● **What this task involves**
Pick out every line holding the string "scene" and copy it.

— Start of Collected data —

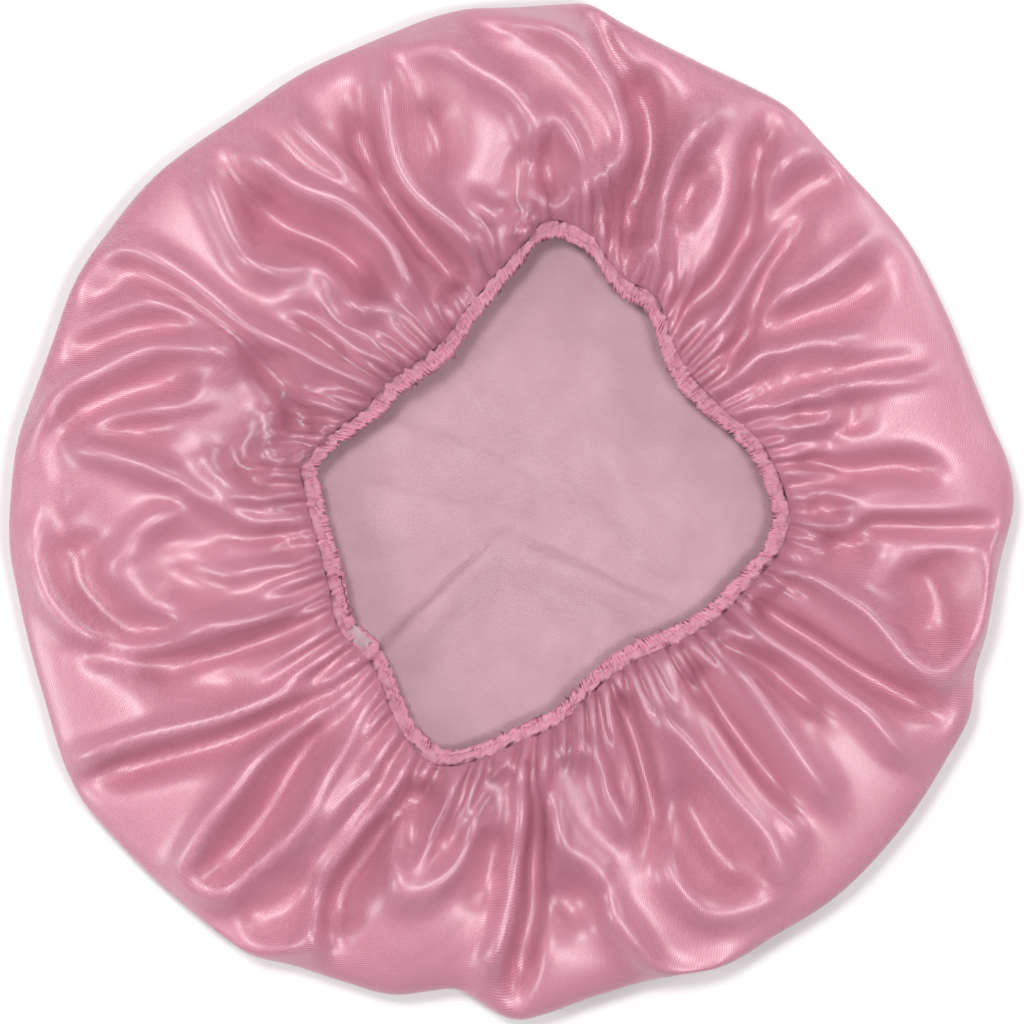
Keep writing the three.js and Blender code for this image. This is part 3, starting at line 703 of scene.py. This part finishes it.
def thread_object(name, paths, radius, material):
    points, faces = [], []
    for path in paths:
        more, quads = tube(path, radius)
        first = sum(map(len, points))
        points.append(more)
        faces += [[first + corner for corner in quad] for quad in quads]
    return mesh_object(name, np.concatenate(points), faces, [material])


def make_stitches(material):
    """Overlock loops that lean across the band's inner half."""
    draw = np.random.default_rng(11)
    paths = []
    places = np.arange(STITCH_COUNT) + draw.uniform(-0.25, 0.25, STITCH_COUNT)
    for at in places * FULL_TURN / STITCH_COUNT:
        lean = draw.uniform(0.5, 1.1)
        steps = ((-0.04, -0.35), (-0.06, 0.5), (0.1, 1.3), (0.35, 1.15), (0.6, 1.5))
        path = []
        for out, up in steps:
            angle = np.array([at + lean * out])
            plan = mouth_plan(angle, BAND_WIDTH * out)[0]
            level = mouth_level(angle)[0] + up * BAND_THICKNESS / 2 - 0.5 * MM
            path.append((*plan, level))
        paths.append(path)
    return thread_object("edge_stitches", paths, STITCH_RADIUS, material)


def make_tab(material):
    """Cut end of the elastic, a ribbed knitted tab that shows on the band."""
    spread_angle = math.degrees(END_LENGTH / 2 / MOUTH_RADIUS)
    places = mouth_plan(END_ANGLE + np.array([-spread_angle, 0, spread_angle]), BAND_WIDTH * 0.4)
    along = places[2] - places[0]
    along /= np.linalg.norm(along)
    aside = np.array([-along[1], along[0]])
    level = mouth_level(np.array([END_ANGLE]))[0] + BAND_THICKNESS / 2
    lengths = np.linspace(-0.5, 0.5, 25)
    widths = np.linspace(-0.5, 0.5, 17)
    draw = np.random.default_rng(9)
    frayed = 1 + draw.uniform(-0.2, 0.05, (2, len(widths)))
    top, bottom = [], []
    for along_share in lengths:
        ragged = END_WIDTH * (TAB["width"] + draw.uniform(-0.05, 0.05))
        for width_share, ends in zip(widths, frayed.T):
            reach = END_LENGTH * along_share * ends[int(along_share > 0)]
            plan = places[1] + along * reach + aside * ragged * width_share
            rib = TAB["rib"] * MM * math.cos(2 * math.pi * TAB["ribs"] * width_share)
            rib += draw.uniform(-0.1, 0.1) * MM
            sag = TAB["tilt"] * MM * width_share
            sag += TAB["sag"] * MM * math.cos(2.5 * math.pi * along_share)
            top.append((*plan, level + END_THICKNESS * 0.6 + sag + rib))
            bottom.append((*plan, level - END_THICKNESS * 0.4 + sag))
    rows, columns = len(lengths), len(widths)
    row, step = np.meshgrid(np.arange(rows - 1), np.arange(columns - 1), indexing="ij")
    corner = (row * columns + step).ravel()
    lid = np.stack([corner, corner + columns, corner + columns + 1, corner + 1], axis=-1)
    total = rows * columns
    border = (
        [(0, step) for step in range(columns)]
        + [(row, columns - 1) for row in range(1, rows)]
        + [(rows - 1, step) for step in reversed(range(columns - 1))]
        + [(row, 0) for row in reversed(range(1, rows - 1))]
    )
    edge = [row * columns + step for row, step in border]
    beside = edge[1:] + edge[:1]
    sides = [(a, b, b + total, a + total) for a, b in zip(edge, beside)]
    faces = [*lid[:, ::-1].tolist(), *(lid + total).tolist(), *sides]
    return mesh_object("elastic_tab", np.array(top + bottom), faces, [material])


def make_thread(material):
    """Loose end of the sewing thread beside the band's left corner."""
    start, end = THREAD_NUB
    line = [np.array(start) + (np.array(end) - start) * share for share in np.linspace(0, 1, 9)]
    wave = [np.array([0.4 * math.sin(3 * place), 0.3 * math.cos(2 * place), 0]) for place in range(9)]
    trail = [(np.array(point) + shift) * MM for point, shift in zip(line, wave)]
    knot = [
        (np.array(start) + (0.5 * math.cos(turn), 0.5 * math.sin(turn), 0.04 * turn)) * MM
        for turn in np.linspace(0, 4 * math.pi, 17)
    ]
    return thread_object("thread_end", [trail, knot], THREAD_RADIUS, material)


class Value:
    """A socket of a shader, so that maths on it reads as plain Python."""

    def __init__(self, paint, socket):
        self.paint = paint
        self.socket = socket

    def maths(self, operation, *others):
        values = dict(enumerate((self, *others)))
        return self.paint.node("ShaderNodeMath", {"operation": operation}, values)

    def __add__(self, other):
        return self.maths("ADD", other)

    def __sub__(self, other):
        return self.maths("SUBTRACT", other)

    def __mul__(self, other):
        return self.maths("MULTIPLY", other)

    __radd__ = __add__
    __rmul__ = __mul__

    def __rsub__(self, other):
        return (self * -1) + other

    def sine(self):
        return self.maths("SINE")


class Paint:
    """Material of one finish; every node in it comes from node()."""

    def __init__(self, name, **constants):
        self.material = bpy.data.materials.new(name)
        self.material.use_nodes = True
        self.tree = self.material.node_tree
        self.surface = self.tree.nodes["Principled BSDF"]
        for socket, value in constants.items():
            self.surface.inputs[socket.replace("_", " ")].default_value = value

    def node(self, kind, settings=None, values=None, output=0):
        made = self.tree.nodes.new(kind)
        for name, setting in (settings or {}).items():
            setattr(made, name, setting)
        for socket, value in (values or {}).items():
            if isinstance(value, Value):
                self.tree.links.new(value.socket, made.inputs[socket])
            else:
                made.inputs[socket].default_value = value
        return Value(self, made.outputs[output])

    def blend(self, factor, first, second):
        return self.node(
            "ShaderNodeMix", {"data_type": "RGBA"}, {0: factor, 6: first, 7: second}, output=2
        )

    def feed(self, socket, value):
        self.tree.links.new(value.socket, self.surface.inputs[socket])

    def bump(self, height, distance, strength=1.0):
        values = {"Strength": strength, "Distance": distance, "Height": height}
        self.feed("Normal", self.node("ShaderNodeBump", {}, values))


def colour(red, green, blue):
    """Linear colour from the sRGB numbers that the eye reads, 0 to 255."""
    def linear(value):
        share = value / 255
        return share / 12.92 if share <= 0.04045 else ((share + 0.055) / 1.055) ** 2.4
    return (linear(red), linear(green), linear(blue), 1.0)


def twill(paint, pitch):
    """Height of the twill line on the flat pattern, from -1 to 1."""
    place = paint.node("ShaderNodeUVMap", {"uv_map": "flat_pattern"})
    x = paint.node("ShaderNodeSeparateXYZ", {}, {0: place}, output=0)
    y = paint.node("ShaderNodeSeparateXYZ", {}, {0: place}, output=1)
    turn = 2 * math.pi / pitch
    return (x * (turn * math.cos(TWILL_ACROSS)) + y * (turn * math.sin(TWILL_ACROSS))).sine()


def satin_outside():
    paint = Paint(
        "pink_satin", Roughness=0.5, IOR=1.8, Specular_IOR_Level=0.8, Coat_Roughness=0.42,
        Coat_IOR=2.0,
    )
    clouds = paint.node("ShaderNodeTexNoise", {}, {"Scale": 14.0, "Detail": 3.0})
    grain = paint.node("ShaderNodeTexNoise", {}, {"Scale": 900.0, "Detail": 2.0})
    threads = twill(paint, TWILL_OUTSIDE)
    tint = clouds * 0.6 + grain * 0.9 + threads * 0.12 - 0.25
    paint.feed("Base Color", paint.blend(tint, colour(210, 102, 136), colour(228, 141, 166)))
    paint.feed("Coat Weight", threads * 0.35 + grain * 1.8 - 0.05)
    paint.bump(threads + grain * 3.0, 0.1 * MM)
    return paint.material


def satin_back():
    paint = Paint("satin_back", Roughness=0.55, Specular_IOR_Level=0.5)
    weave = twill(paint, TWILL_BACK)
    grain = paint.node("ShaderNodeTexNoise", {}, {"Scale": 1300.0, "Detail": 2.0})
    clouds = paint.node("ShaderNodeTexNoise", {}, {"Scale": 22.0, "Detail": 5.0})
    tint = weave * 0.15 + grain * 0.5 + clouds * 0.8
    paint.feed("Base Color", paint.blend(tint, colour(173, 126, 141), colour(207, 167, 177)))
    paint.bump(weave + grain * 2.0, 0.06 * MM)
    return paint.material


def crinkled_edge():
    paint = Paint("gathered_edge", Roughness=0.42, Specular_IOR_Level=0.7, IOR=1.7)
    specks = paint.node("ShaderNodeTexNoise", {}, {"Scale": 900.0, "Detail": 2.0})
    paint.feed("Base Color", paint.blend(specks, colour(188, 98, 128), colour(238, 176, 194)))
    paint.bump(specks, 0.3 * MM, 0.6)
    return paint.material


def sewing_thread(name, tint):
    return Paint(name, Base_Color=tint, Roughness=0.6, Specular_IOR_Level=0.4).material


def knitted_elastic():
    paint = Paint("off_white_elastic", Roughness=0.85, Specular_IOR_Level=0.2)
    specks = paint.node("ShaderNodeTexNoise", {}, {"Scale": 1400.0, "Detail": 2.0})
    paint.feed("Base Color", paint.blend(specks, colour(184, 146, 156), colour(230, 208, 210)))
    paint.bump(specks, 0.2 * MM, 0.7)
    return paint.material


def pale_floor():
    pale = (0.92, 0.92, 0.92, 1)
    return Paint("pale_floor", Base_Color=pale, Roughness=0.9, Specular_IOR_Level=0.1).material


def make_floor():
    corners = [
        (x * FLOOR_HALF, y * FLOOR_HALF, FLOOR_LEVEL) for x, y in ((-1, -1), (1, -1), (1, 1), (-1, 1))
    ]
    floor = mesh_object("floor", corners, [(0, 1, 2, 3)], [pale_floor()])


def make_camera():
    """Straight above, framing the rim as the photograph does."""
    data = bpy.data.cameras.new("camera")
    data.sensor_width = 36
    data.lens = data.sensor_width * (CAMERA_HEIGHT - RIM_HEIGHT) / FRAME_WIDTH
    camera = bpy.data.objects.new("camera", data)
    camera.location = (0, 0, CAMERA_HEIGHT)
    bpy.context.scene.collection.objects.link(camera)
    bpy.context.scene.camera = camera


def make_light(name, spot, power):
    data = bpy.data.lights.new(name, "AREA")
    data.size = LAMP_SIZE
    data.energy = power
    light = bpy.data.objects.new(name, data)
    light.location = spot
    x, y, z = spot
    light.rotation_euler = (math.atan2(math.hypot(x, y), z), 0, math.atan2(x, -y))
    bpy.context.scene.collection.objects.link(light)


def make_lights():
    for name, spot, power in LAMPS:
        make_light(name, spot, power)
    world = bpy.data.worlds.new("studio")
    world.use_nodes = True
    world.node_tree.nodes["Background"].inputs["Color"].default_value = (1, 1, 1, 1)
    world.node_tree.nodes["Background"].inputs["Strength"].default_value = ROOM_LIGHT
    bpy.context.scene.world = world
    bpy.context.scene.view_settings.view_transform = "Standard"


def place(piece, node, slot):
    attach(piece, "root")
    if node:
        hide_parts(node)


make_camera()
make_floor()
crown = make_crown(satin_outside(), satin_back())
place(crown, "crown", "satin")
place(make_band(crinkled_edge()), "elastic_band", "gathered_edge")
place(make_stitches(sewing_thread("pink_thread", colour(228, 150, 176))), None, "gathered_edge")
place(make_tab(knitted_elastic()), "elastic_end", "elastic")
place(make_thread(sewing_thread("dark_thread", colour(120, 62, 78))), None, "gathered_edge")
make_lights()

— End of Collected data —

● **Completed task**
Keep writing the three.js and Blender code for this image. This is part 3, starting at line 703 of scene.py. This part finishes it.
    bpy.context.scene.collection.objects.link(camera)
    bpy.context.scene.camera = camera
    bpy.context.scene.collection.objects.link(light)
    bpy.context.scene.world = world
    bpy.context.scene.view_settings.view_transform = "Standard"